Mike: His name is Douk. He’s a street peddler. He isn’t a beggar, and he doesn’t want to be. On our last full day in Cambodia, Douk approached us among the busy markets of Pub Street. On the bin of books strapped over his neck and shoulders was a sign that told his story in English. Severely injured when a long–buried landmine exploded, he is doing what he can to support his family. His entire body is scarred; his arms were blown off, his bronze skin a patchwork of pieces used to sew him back together.

Tragically, this is not uncommon. Many unexploded landmines are still quite prevalent in rural farming areas, posing great danger to farmers and children. About half of the country’s minefields have been cleared, but beautiful Cambodia remains one of the most landmine–impacted countries in the world.

Douk is an honorable man. In my small way, I wanted him to know he blessed me. I picked a book on Cambodian history. This book I hold dear because of its own history, carried to me by a man who will not allow horrific circumstances to stop him.

Linda: People who have suffered so much for so long yet persevere with kindness are the ones we wish the world would emulate. Not that pain is what we wish for others, yet those who suffer greatly often have a greater capacity to live and love. I’ve experienced this throughout much of Central Africa, and we witnessed it all over Southeast Asia. And the contrast is everywhere in our own country.

Mike: We’d say good-bye to our wonderful hosts in Siem Reap and board Alex’s tuk tuk for one more ride—to the airport where Vietnam Airlines would whisk us north in an Airbus A320 to the provincial capital of Laos, Luang Prabang.

Our friend Lance calls Luang Prabang “Shangri-La,” as it is the most beautiful place on earth to him, and a place he stayed for a time during the Vietnam War. The city has lots to offer. While we don’t recommend group tours, such as to the gorgeous waterfalls or ancient caves, it’s only because the tour buses seat sixteen, but the Chinese business owners crammed in eighteen. The unfriendly non-natives drove furiously over pitted roads, and never once smiled at customers. Private tours with native Laotians resulted in a much better experience.

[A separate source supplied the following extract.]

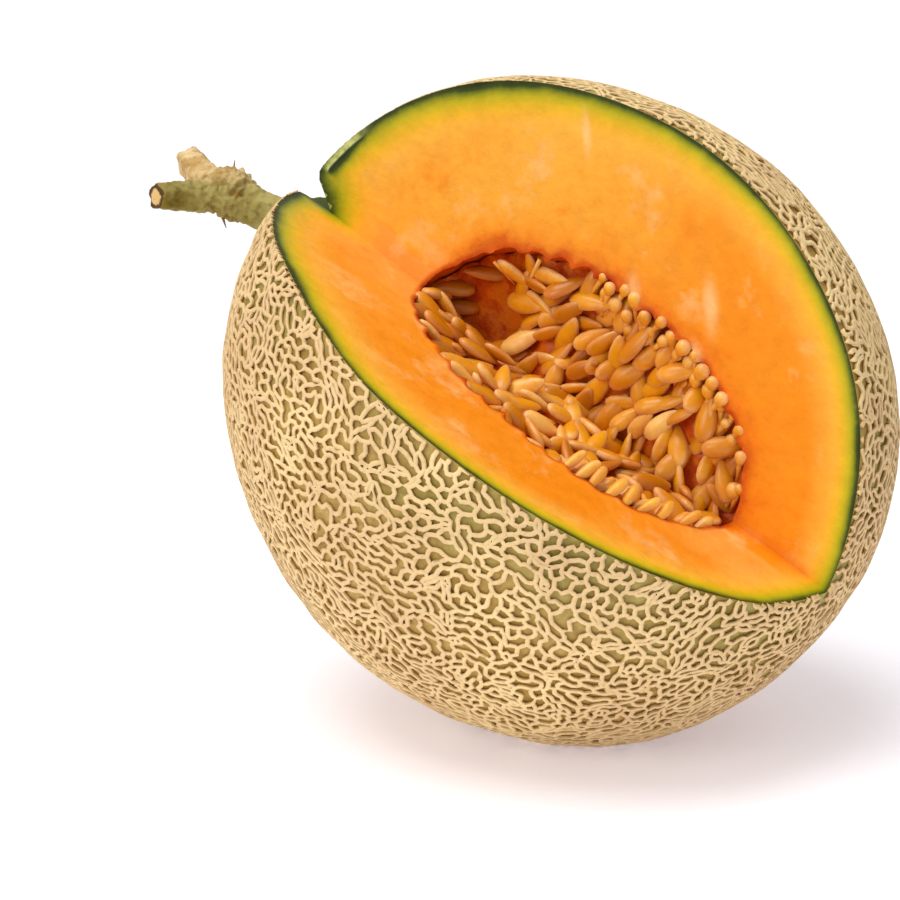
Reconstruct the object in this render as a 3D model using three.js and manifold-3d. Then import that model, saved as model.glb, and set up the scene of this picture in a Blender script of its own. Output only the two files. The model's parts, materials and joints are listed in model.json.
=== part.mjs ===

On our first night in “Shangri-La” we strolled along clean cobble-stoned sidewalks in front of a mix of architecture in French Colonial, Chinese, and Vietnamese design. Impeccable landscaping incorporated the most beautiful flowers and greenery. Mod coffee shops, small restaurants with local cuisine, and other businesses filled one side of the main but winding road that followed the meandering Nam Khan River to where it meets the Mekong. We would call Villa Sayada our home for a few days full of wonderful sights, each day ending with an awe-inspiring sunset behind jungle mountains.